Method 6: erring on the side of caution

The cardinal sin of a virus scanner is a false positive: a real threat it glossed over. If word gets out that a scanner is too lenient against a threat, that software’s credibility is shaken and a competitor gets the renewal dollars. In the business of stocks and shares and blanket media coverage, that’s corporate suicide.

Software engineers — those pale monkeys with poor personal hygiene who are caged up and told to write software to spec — know that if a line of code they wrote is found to be the line that let a virus through, they’re out of a job and unemployable. With self preservation being nine-tenths of human nature, they err on the side of caution and flag every little potential problem, either palming the decision to you or logging the decisions it made on your behalf and bragging about it in a report at the end.

While false negatives give you, the consumer, the feeling that the software is on your side (“wow, it’s working hard: this software is good”), too many and you’ll go elsewhere because the software will be notoriously annoying.

The human touch

As outlined in the previous section, software is not the answer to virus detection. By all means use it for virus elimination, but analyse the rogue agent and use the specific tool for its removal on a case-by-case basis.

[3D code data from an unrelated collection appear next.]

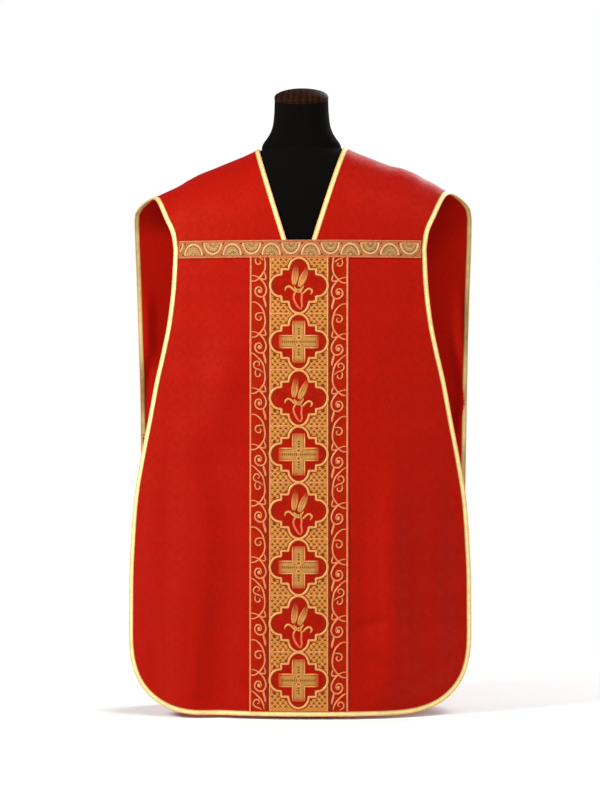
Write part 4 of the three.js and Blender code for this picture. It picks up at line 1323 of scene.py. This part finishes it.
def build_galloon():
    rise = sizes().relief / MM
    reach = float(moved_in(outline, CLOTH_UNDER_BRAID)[HEM_STEPS - 2 + len(front_side), 0]) - 6.8
    ground, shells, fills, fans, rims, specks, seams = (Heap() for _ in range(7))
    front_strip(ground, reach, GALLOON_BOTTOM, GALLOON_TOP, GALLOON_LIFT, 1.0, 121, 11)
    lift = GALLOON_LIFT + 1.0
    across = np.array([(-reach, 0.0), (reach, 0.0)])
    for height in (GALLOON_TOP - 1.1, GALLOON_BOTTOM + 1.1):
        cord(rims, spaced(across, 3.0) + (0, height), 2.0, 1.0, lift)
    for number in range(-7, 8):
        x = FIRST_SHELL + number * SHELL_PITCH
        up = 1 if number % 2 else -1
        foot = GALLOON_BOTTOM + SHELL_FOOT if up > 0 else GALLOON_TOP - SHELL_FOOT
        half, depth = SHELL_SIZE
        edge = arc(x, foot, half, depth * up, 0, 180, 34)
        kept = edge[np.abs(edge[:, 0]) < reach - 2]
        if len(kept) < 5:
            continue
        patch(fills, kept, lift, 0.25)
        halo = arc(x, foot, half + 4.2, (depth + 4.0) * up, 8, 172, 34)
        aside, away = np.abs(halo - (0, SEAM_HEIGHT)).T
        halo = halo[(aside < reach - 2) & (away < GALLOON_WIDTH / 2 - 3)]
        for part in (halo[halo[:, 0] < x], halo[halo[:, 0] > x]):
            if len(part) > 4:
                cord(fans, spaced(part, 1.6), 1.2, 0.7, lift, ends=0.5)
        cord(shells, spaced(kept, 1.6), 3.6, rise, lift)
        inner = arc(x, foot, half * 0.8, depth * 0.82 * up, 6, 174, 28)
        inner = inner[np.abs(inner[:, 0]) < reach - 3]
        if len(inner) > 4:
            cord(specks, spaced(inner, 1.6), 1.4, 0.5, lift + 0.25, ends=0.6)
        for angle in np.arange(-80, 81, 16):
            way = np.array([math.sin(math.radians(angle)), math.cos(math.radians(angle)) * up])
            lean = math.degrees(math.atan2(way[0], way[1]))
            for along, size in ((5.2, (0.9, 3.6, 0.9)), (11.4, (1.5, 3.4, 1.0))):
                spot = np.array([x, foot]) + way * along * (1 + 0.25 * math.cos(math.radians(angle)))
                if abs(spot[0]) < reach - 5:
                    scatter(fans, LEAF, [spot], lean, size, lift + 0.25)
        for aside in (-21.0, -17.0, 17.0, 21.0):
            spot = (x + aside, foot + up * 1.0)
            if abs(spot[0]) < reach - 4:
                scatter(specks, BEAD, [spot], 0, (1.8, 2.2, 0.5), lift)
    ground.make("galloon_ground", finish("galloon_ground"), "galloon", ("chest_galloon",))
    shells.make("galloon_shells", finish("cream_thread"), "galloon")
    fills.make("galloon_shell_fills", finish("khaki_ground"), "galloon")
    fans.make("galloon_fans", finish("khaki_thread"), "galloon")
    rims.make("galloon_rims", finish("galloon_rim"), "galloon")
    specks.make("galloon_specks", finish("brown_thread"), "galloon")
    x = np.linspace(-reach, reach, 220)
    for height in (GALLOON_TOP + SEAM_OFFSET, GALLOON_BOTTOM - SEAM_OFFSET):
        path = pairs(x, front_travel(x, np.full(len(x), height)))
        bare = V_BOTTOM_HALF + 14 if height > SEAM_HEIGHT else ORPHREY_HALF + 2
        path = path[np.abs(x) > bare]
        for side in (1, -1):
            sew(seams, path[path[:, 0] * side > 0])
    seams.make("galloon_stitches", finish("dark_thread"), "galloon")


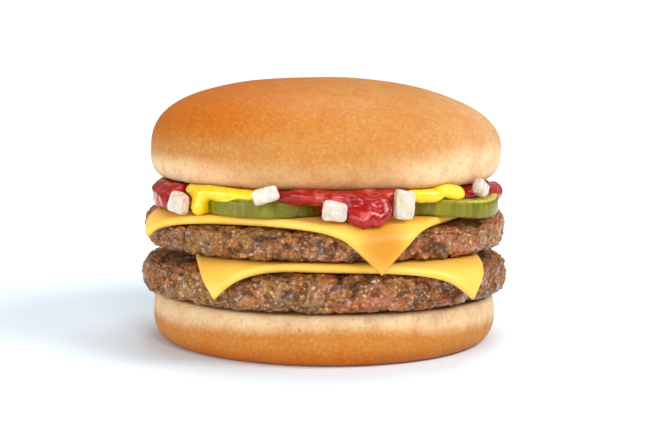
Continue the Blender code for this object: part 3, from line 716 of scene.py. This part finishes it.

The only ways to reliably beat viruses are:

  • Vigilance only execute things you are sure are safe. Check MD5 or SHA1 hashes if published on a vendor’s site. For others, have the software equivalent of a fire extinguisher (task manager) or bug spray (malware detection/eradication tool) nearby or running for that one task so you can kill anything that goes ape and limit the damage. An alternative is to take a system snapshot prior to running anything of dubious origin so you can roll back if necessary.
  • Know thy system software can’t get a feel for your computer; you can. Use your spider sense to detect when things don’t quite feel right.
  • Best practice surround yourself with little tools and techniques that help keep things under control and give you confidence in your system’s health:
    • set your browser to ask your permission to set 3rd party cookies.
    • block known ad sites using a hosts file and keep it up to date.
    • get a BHO viewer and use it every now and again.
    • turn off phishing protection in your browser so you don’t get caught out by fake alerts.
    • check your registry autoruns and delete unnecessary tasks.
    • be especially cautious about things like Java or Flash plugins. Set the browser to ask you before starting them up if you can.
    • sweep your system once every few months with a standalone scanner just for a sanity check. If it comes up with anything, investigate it and modify your tool suite above to mitigate the chance of something similar catching you unawares in future.
    • housekeep files, tidy the bin, delete temporary files, uninstall software you don’t use, blah blah.

In short, do yourself a favour: ditch the virus software and take ownership of your computer and your usage habits. It pays dividends in the long run.